## [Written instruction]
Reproduce precisely the lines of the listing below, starting with the line that contains "obj.matrix_world = world" and stopping after the line that contains "imported = [obj"; include nothing else.

## [Data excerpt]

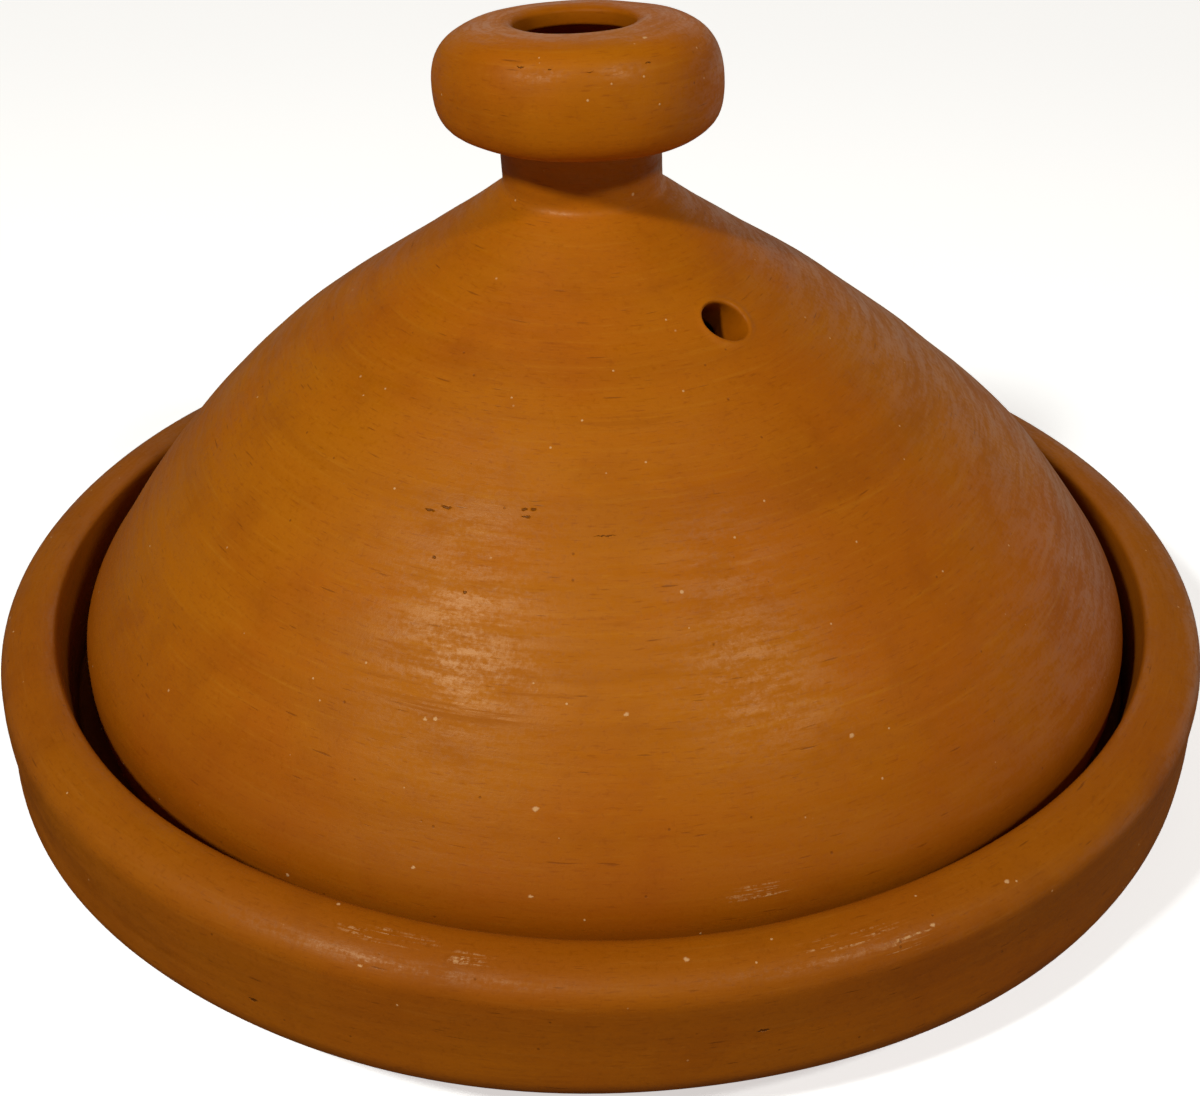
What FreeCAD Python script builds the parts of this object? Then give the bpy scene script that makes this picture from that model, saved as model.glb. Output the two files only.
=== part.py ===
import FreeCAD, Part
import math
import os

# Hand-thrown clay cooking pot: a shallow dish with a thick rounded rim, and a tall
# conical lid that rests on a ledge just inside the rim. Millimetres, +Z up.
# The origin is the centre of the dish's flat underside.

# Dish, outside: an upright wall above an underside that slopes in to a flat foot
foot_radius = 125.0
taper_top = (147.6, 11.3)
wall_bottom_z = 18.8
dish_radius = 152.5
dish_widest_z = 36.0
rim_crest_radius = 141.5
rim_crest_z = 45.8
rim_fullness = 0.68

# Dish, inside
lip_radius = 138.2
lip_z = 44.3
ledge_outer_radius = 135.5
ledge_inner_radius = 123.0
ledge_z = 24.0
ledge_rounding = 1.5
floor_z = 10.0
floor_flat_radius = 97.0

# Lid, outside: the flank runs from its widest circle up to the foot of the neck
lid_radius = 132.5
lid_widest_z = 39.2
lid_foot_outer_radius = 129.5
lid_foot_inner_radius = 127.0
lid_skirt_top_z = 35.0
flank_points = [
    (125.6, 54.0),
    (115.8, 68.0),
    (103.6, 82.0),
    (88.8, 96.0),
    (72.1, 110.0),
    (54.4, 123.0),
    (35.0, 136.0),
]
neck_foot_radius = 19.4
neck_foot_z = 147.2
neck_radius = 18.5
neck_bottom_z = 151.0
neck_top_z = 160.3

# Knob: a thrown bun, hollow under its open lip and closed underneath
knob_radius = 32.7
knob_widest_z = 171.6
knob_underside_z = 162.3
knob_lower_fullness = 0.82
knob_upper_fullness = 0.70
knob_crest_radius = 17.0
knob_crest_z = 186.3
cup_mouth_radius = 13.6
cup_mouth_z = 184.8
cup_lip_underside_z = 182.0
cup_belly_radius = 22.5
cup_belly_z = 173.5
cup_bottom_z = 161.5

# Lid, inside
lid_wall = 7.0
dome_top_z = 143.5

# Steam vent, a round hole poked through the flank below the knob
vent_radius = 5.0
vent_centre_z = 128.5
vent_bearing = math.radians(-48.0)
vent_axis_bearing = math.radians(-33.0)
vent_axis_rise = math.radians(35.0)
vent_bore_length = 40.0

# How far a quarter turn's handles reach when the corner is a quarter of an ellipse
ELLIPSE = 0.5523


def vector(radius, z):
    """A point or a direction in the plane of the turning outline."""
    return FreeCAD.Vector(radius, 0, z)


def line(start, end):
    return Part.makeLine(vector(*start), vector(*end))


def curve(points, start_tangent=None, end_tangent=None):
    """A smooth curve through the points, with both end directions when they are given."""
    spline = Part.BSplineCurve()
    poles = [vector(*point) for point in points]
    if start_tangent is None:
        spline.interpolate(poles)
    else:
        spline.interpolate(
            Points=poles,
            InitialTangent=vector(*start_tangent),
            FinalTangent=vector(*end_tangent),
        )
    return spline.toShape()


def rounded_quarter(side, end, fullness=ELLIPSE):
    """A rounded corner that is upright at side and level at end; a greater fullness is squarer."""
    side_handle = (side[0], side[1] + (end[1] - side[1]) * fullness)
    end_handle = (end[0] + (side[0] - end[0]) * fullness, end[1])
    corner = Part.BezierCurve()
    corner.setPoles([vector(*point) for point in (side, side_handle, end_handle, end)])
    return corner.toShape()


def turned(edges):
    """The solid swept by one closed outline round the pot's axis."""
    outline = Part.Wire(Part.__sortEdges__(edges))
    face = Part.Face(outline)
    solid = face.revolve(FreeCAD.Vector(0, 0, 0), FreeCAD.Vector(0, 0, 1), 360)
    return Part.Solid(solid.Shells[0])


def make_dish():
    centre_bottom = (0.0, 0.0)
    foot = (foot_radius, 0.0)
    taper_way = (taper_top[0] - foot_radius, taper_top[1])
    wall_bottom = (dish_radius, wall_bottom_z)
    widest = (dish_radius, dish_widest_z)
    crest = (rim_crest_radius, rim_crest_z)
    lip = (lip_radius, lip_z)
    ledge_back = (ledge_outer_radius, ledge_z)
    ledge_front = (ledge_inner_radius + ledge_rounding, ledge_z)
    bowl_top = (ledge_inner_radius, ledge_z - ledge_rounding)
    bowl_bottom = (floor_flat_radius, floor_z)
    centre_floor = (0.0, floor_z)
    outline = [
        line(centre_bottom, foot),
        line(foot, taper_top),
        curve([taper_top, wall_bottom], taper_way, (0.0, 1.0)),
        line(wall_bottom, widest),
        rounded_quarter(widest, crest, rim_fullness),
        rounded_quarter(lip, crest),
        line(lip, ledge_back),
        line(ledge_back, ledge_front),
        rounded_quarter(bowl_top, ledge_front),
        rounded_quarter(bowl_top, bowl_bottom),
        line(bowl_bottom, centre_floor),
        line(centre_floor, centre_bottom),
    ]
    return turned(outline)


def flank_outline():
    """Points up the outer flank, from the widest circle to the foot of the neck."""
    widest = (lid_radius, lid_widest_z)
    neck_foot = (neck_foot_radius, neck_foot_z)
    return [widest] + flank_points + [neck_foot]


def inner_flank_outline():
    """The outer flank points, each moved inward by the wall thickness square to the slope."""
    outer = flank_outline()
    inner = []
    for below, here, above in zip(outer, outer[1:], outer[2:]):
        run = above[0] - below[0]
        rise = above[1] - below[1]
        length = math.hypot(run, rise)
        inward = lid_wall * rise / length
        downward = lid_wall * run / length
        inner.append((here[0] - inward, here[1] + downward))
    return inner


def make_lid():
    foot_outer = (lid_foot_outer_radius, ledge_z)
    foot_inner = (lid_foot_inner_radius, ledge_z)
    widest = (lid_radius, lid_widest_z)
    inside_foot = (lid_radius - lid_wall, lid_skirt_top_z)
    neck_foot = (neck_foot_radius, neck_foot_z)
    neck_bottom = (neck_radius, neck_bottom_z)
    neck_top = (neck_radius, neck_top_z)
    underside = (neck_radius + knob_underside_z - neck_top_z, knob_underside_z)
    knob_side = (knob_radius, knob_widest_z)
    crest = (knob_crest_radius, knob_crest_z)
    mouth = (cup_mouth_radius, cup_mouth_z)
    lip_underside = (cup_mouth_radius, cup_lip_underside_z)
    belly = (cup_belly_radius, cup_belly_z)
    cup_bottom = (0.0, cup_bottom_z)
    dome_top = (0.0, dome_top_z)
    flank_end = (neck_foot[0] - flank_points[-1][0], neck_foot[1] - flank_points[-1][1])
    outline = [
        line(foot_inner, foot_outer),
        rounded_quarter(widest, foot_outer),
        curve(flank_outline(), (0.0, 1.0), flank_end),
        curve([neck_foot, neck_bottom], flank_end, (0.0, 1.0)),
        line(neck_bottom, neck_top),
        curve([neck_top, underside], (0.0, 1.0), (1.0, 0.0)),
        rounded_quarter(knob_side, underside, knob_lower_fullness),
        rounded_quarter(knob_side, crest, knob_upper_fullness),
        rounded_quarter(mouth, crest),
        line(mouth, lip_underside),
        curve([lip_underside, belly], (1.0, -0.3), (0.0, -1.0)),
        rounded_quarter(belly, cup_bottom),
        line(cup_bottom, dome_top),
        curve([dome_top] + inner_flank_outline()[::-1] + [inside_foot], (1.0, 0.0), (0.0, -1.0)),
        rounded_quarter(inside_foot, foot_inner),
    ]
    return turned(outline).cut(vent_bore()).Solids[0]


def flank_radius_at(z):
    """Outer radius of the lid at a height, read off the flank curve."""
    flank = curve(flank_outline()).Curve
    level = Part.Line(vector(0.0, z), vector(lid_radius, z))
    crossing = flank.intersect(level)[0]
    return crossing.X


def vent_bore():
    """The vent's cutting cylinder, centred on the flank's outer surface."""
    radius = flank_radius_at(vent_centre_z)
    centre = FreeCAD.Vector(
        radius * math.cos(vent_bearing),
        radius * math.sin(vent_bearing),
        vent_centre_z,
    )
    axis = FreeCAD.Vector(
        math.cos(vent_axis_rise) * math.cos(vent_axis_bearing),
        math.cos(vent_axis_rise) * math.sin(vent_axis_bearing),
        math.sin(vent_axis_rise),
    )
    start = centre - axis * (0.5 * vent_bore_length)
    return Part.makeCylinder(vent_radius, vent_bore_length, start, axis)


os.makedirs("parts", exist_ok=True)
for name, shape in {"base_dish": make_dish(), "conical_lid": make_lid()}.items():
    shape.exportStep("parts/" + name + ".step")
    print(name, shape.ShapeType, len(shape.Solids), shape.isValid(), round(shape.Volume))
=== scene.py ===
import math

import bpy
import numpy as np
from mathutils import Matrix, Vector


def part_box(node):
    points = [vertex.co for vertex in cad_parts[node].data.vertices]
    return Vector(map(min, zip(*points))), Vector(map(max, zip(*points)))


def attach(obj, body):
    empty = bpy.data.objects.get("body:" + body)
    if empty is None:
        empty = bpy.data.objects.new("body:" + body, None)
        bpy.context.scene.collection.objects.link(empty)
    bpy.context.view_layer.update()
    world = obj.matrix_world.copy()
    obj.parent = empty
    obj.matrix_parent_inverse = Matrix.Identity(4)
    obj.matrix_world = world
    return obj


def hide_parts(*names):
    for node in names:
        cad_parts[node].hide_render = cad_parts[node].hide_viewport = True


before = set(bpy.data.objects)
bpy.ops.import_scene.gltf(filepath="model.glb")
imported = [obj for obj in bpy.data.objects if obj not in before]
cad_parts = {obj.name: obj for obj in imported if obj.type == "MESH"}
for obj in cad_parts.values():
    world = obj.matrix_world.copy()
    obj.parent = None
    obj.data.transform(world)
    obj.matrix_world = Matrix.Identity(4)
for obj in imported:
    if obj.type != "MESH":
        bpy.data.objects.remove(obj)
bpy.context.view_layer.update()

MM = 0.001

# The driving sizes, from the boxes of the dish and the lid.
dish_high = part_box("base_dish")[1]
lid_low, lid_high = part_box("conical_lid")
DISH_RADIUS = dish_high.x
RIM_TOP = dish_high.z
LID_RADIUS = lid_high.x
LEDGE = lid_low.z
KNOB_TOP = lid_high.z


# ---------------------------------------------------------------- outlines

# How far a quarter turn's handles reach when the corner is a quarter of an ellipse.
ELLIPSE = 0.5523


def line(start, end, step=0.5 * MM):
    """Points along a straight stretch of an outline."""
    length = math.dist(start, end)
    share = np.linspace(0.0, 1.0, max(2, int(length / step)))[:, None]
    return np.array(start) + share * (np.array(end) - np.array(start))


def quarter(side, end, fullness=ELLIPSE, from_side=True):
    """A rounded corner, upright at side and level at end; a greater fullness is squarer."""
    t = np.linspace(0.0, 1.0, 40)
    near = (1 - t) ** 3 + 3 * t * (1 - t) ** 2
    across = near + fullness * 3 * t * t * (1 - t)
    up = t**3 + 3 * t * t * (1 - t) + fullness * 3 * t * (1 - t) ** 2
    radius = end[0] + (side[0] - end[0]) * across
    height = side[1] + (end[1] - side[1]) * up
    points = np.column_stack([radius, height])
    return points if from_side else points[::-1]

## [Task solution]
    obj.matrix_world = world
    return obj


def hide_parts(*names):
    for node in names:
        cad_parts[node].hide_render = cad_parts[node].hide_viewport = True


before = set(bpy.data.objects)
bpy.ops.import_scene.gltf(filepath="model.glb")
imported = [obj for obj in bpy.data.objects if obj not in before]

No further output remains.